ÖVAG was the only Austrian bank which did not pass the European Banking Authority’s (EBA) second and most recent stress test. The check’s results were announced in July. Apart from ÖVAG, five Spanish banks failed the test as well as did two banks based in Greece. Overall, 90 banks based in the European Union (EU) and Norway were investigated.
Business papers criticised the test’s criteria as not strict enough. Newspapers in the United States claimed that “Europe messed up another stress test” while Germany’s Börsen-Zeitung said the EBA’s investigation was a “typical placebo”.
ÖVAG did not meet the EBA’s core tier 1 capital ratio criteria of five per cent. ÖVAG’s equity was found to be only 4.5 per cent. Reports have it that European financial institutes must have an equity ratio of nine per cent from next year to ensure they do not collapse if the volatile economic situation worsens.
Rumours that ÖVAG will make 500 employees redundant come on the heels of news that 0.8 per cent more Austrians had no job in October than in the same month of 2010. Around 300,400 people living in Austria were out of work last month, SPÖ Labour Minister Rudolf Hundstorfer announced. The minister was quick to claim that the development was not heralding a new crisis on the domestic job front. He described the rise as a “bump in the statistics”.
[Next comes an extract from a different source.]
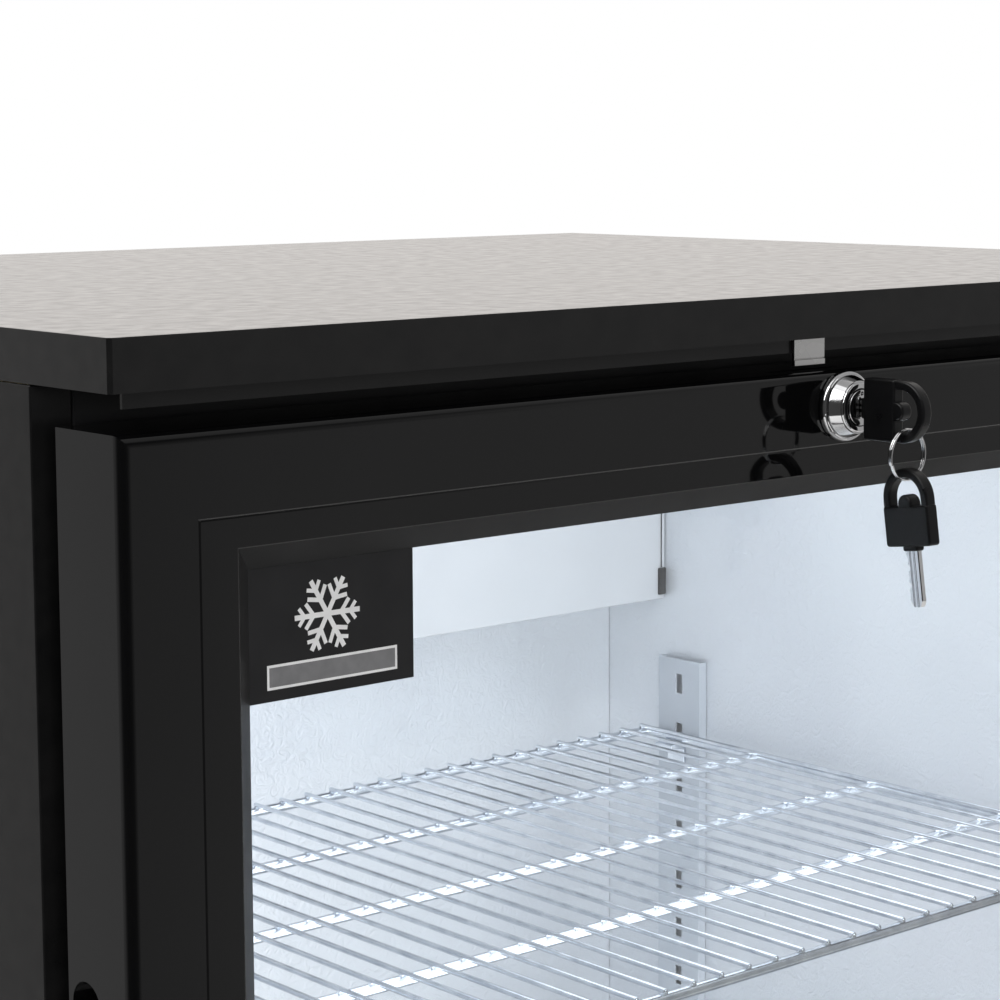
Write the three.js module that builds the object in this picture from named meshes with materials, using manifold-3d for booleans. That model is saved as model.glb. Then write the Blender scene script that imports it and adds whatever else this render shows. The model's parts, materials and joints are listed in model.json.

Hundstorfer promised the government was “well prepared” to react appropriately if the economic climate kept decreasing in the coming months. The SPÖ-ÖVP administration managed to avoid a wave of sackings in the Austrian industrial sector in the past three years by compensating firms for some of their losses if they kept staff at least on short-time contracts instead of laying them off.
The number of people who have a job rose too last month, according to the labour minister. He said that Austria had 3.45 million employed residents in October. These figures mean Austria continued to have the lowest jobless rate among all 27 European Union (EU) members at 3.9 per cent.